季时默从医院回到季家时已经是晚上八点多了,他平时回来的不会这么晚,今天是沈秋意和阮正山说要请他吃饭,所以才耽搁了。
吃饭前,沈秋意问季时默要不要给蒋月打个电话报备,季时默没有犹豫地摇了摇头。
季江平不怎么回来,江月也常常带着孩子出去,偌大的季家常常只有佣人和季时默,再加上家根本不在意他,有什么必要报备。
沈秋意见他拒绝的这么果断,脸上连半点难过和犹豫都没有,不禁叹了口气。
季家到底是对这孩子有多差,才让他对于家人已经一点留恋都没有了。
只是这毕竟是别人的家事,就算她看不惯也没有办法。
沈秋意只能摇摇头,算了,现在有宁宁陪着他,也不至于让这孩子这么孤单。
一顿饭吃的挺开心,阮宁身边的位置依旧是被季时默给占据了,给阮宁夹菜比给自己夹菜还频繁。
阮正山都已经习惯了,甚至越看越满意。
一顿饭吃完,季时默到季家时就有点迟了,他走进别墅,不出意外的看见了站在客厅的蒋月。
她穿着真丝睡袍,旁边是婴儿床里已经睡熟了的婴儿。
见到季时默,她眼风一斜:“终于舍得回来了?”
季时默不说话,蒋月看见他这样就来气,她站起来,缓缓走到季时默身边:“要不是你今天回来晚了,我还不知道你居然天天往外跑,这么喜欢和阮家那个小丫头混在一起?”
蒋月简直恨极了沈秋意和阮宁,要不是她们,自己多年来善解人意又温柔的形象怎么会被打破,现在圈子里已经有人说她实际上很是心狠,完全不拿自己的养子当回事。
这些话当然不会当着蒋月的面说,可这种八卦向来都像是迅拂过的风,不出一会儿就已经传的到处是了。

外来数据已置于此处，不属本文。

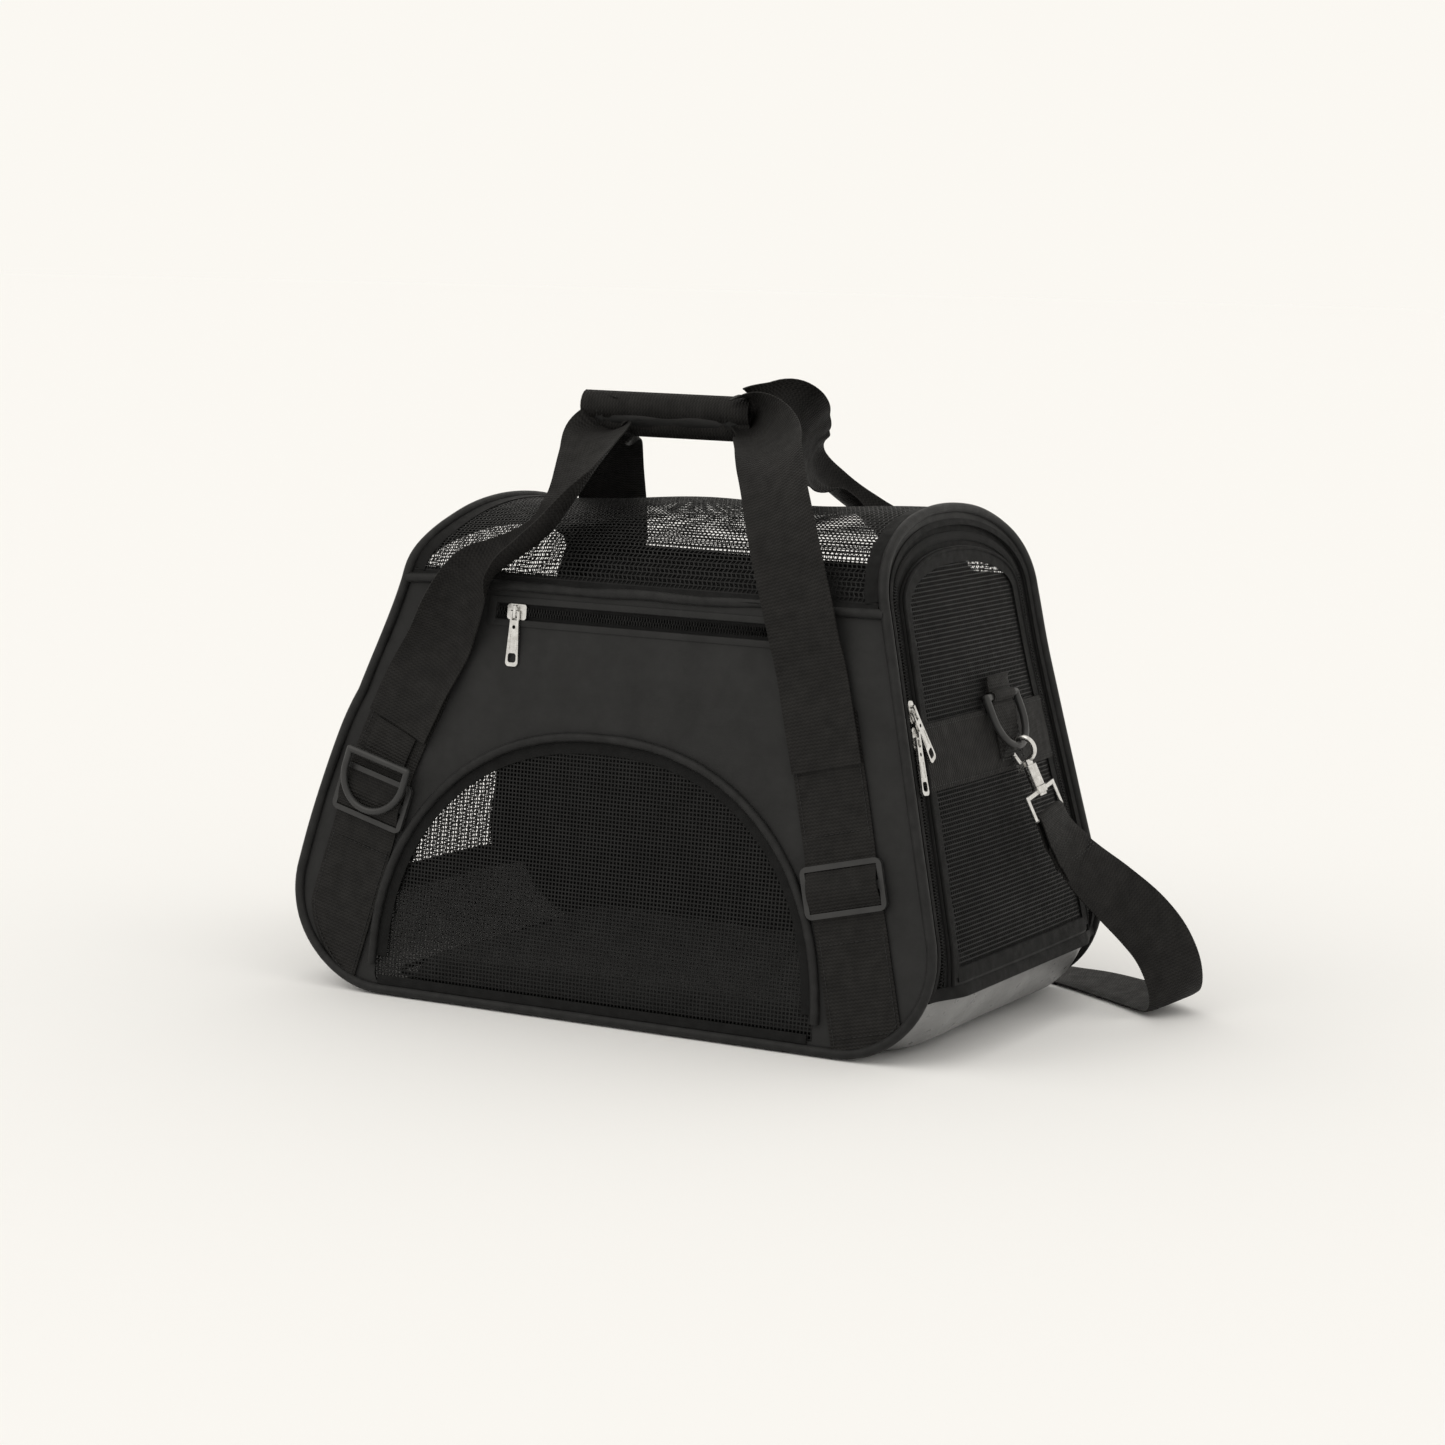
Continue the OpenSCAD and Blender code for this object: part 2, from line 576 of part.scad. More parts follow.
module lower_slider() color(zinc) on_leg(lower_at) mirror([0, 1, 0]) slider(-1, 0);
module upper_pull() color(zinc) on_leg(upper_at)
    translate([pull_shift, 0, pin_z]) rotate([0, 0, upper_pull_turn]) pull();
module lower_pull() color(zinc) on_leg(lower_at) translate([pull_shift, 0, pin_z]) pull();
pocket_slider_x = zip_left + 18;
module on_pocket() on_front() translate([pocket_slider_x, zip_v, -zip_sink]) children();
module pocket_slider() color(zinc) on_pocket() rotate([0, 0, -90]) slider(0, 90);
module pocket_pull() color(zinc) on_pocket() translate([0, 0, pin_z]) pull();

// ---- snap hooks of the shoulder strap ----
// Drawn hanging in -y from the wire of a D-ring that runs along x through the origin
hook_turn = 8;
hook_r = 7;
hook_wire_r = 1.6;
hook_drop = 3;
barrel_top = -13;
barrel_foot = -26;
boss_h = 4;
frame_half = strap_w / 2 + 1.9;
frame_bar_r = 1.2;
frame_foot = -43;
boss_top = barrel_foot - 0.3;
axle_r = 1.8;
hook_open = 22;
gate_y = -12.4;
gate_z = -4.6;
module at_hook() at_door_ring() rotate([-door_ring_tilt, 0, 0]) translate([0, -ring_side, 0])
    rotate([0, 0, hook_turn]) translate([0, -ring_turn, 0]) children();
module at_left_hook() mirror([1, 0, 0]) at_hook() children();
module hook_frame() {
    difference() {
        union() {
            translate([0, boss_top, 0]) rotate([90, 0, 0]) cylinder(r = 4.4, h = boss_h);
            translate([-frame_half, boss_top - boss_h, -frame_bar_r])
                cube([2 * frame_half, 2 * frame_bar_r, 2 * frame_bar_r]);
        }
        translate([0, barrel_foot + 1, 0]) rotate([90, 0, 0])
            cylinder(r = axle_r + 0.3, h = boss_h + 3);
    }
    for (side = [-1, 1])
        translate([side * (frame_half + 0.3), boss_top - boss_h + 2 * frame_bar_r, 0]) rotate([90, 0, 0])
            cylinder(r = frame_bar_r, h = boss_top - boss_h + 2 * frame_bar_r - frame_foot);
    translate([-frame_half - 0.3, frame_foot, 0]) rotate([0, 90, 0])
        cylinder(r = frame_bar_r, h = 2 * frame_half + 0.6);
}
module hook_body() {
    translate([0, -hook_drop, 0]) rotate([0, 90, 0]) rotate([0, 0, hook_open])
        rotate_extrude(angle = 270 - hook_open, $fn = 60) translate([hook_r, 0])
            circle(r = hook_wire_r, $fn = 20);
    difference() {
        union() {
            translate([0, barrel_top + 3.4, 0]) rotate([90, 0, 0]) cylinder(r = 2.6, h = 4);
            translate([0, barrel_top, 0]) rotate([90, 0, 0]) cylinder(r = 4, h = barrel_top - barrel_foot);
            for (side = [-1, 1])
                translate([side * 2.4 - 0.6, barrel_top - 2, gate_z - 1.8]) cube([1.2, 4.5, 4.5]);
        }
        translate([-1.7, gate_y - 2.2, gate_z - 3]) cube([3.4, 4.8, 5.2]);
    }
    translate([-2.6, gate_y, gate_z]) rotate([0, 90, 0]) cylinder(r = 0.7, h = 5.2);
    translate([0, barrel_foot + 1, 0]) rotate([90, 0, 0]) cylinder(r = axle_r, h = boss_h + 2);
    translate([0, barrel_foot - 0.6 - boss_h, 0]) rotate([90, 0, 0]) cylinder(r = 3.2, h = 1.4);
}
module hook_gate() difference() {
    union() {
        translate([-1.4, gate_y, gate_z]) rotate([0, 90, 0]) cylinder(r = 1.6, h = 2.8);
        translate([0, gate_y, gate_z]) rotate([-90 - 14, 0, 0]) cylinder(r = 1.3, h = 9);
        translate([0, gate_y + 3.4, gate_z - 1]) rotate([-180, 0, 0]) cylinder(r = 1.2, h = 3.6);
    }
    translate([-3, gate_y, gate_z]) rotate([0, 90, 0]) cylinder(r = 0.9, h = 6);
}
module right_hook_frame() color(zinc) at_hook() hook_frame();
module right_hook_body() color(zinc) at_hook() hook_body();
module right_hook_gate() color(zinc) at_hook() hook_gate();
module left_hook_frame() color(zinc) at_left_hook() hook_frame();
module left_hook_body() color(zinc) at_left_hook() hook_body();
module left_hook_gate() color(zinc) at_left_hook() hook_gate();

// ---- shoulder strap ----
strap_t = 1.8;
strap_route = [[216, 27, 115], [221, 34, 104], [230, 46, 90], [242, 58, 76], [256, 69, 60],
    [267, 76, 44], [274, 80, 25], [270, 90, 9], [252, 105, 5], [224, 125, 4], [192, 145, 3],
    [152, 164, 1.4], [100, 180, 1.2], [40, 178, 1.2], [-20, 164, 1.2], [-80, 164, 1.2],
    [-136, 178, 1.2], [-186, 176, 1.2], [-226, 154, 3], [-256, 122, 7], [-272, 96, 22],
    [-270, 80, 44], [-256, 69, 60], [-242, 58, 76], [-230, 46, 90], [-221, 34, 104], [-216, 27, 115]];
strap_across = [[-2, 38, 5], [2, 37, 9], [9, 34, 14], [16, 30, 18], [22, 24, 19],
    [23, 25, 17], [22, 27, 14], [21, 29, 10], [21, 31, 7], [21, 31, 6], [20, 32, 4],
    [15, 35, 0], [6, 37, 0], [-6, 37, 0], [-8, 37, 0], [0, 38, 0],
    [0, 38, 0], [-12, 36, 0], [-20, 32, 2], [-22, 29, 8], [-22, 27, 12],
    [-23, 25, 16], [-22, 24, 19], [-16, 30, 18], [-9, 34, 14], [-2, 37, 9], [2, 38, 5]];
strap_rings = 78;
module shoulder_strap() color(web_black)
    ribbon(smooth(strap_route, strap_rings), smooth(strap_across, strap_rings), strap_t);
adjuster_x = -50;
adjuster_y = 162.4;
adjuster_turn = 90;
module strap_adjuster() color(plastic_grey) translate([adjuster_x, adjuster_y, 3.2])
    rotate([0, 0, adjuster_turn]) linear_extrude(2.6) difference() {
        polygon(rounded_rect(strap_w + 9, 30, 4));
        for (side = [-1, 1]) translate([-strap_w / 2 - 0.8, side * 7.8 - 4.2]) square([strap_w + 1.6, 8.4]);
    }

// ---- what is drawn ----
bottom_gusset();
base_board();
fleece_pad();
front_panel();
front_window_mesh();
window_piping();
front_hem();
pocket_lining();
pocket_zip_tape();
pocket_zip_teeth();
rear_panel();
top_mesh();
seam_pipings();
bottom_pipings();
left_arch_piping();
right_arch_piping();
left_border();
left_mesh();
left_band();
left_ring_tab();
left_ring();
right_border();
bag_zip_tape();
bag_zip_teeth();
door_border();
door_mesh();
door_band();
door_zip_tape();
door_zip_teeth();
door_ring_tab();
door_ring();
front_left_webbing();
front_right_webbing();
rear_left_webbing();
rear_right_webbing();
tri_glides();
front_ring_tab();
front_ring();
front_left_leg();
front_right_leg();
rear_left_leg();
rear_right_leg();
grip_core();
grip_wrap();
upper_slider();
upper_pull();
lower_slider();
lower_pull();
pocket_slider();
pocket_pull();
right_hook_frame();
right_hook_body();
right_hook_gate();
left_hook_frame();
left_hook_body();
left_hook_gate();
shoulder_strap();
strap_adjuster();
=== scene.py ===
import math

import bmesh
import bpy
import numpy as np
from mathutils import Matrix, Vector
from mathutils.geometry import delaunay_2d_cdt


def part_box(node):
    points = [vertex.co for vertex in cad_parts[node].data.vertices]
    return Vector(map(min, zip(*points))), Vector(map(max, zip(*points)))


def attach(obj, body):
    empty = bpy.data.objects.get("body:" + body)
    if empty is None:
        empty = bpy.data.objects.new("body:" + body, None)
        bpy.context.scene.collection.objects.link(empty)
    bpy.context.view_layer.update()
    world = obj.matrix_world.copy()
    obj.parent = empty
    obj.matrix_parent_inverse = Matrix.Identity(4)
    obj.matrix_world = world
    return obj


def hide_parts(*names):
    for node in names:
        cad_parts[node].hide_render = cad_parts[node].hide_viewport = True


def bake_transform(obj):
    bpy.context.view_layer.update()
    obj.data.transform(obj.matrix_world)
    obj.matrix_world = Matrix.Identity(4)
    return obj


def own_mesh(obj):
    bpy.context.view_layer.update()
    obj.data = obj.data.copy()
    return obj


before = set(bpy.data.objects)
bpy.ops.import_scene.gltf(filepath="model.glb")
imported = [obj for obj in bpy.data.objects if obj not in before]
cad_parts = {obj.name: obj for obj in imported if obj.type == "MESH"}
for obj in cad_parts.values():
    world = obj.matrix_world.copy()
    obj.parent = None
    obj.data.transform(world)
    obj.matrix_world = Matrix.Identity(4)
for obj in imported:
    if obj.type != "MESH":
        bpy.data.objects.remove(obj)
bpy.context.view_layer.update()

MM = 0.001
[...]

而季时默居然还在和阮宁要好,佣人说他这几天总是出去,就是去了阮家。
蒋月一心只想泄怒火,没看见季时默在听到那句“阮家的小丫头”时猝然冰凉的神色。
而她还在继续说着:“虽然你只是个孤儿,和我们季家没有任何血缘关系,可你现在是季家的养子,不要总是去找那些上不得台面的东西,有这个时间不如去和高家的孩子处好关系。”
“上不得台面的另有其人吧。”
男孩的声音在空旷的客厅里掷地有声,明明声音里没什么情绪,但蒋月却好像从中听到了奚落和嘲讽。
她简直不敢相信自己的耳朵:“你说什么?”
季时默的眸子平淡的看着她,就像在看一个挑梁小丑。
他淡淡开口:“你听见了。”
蒋月瞪大了眼,她不敢相信季时默居然真的在和她公然呛声,而且堪称直白的讽刺她。
他怎么敢,他怎么敢!
要不是她,季时默现在还在孤儿院吃不饱穿不暖,他怎么敢这么说自己!
蒋月呼吸急促,胸脯都在剧烈的起伏着,她看着毫无表情的季时默,倏地拿起桌上的玻璃杯向他砸去。
砰!
是玻璃杯砸到人身上的声音,接着玻璃杯摔在了地上,出一阵噼里啪啦的刺耳声。
喧嚣过后是死一般的寂静,没过一会儿,婴儿的啼哭声回荡在客厅,是他那名义上的“弟弟”醒了。
季时默额头上的血缓缓流下,顺着他的眼角滑到颊边,看上去像是恐怖片里的恶童。
他缓缓挑起唇:“弟弟哭了,去哄他吧。”
蒋月猛地移开视线,不敢再对上季时默的眼睛。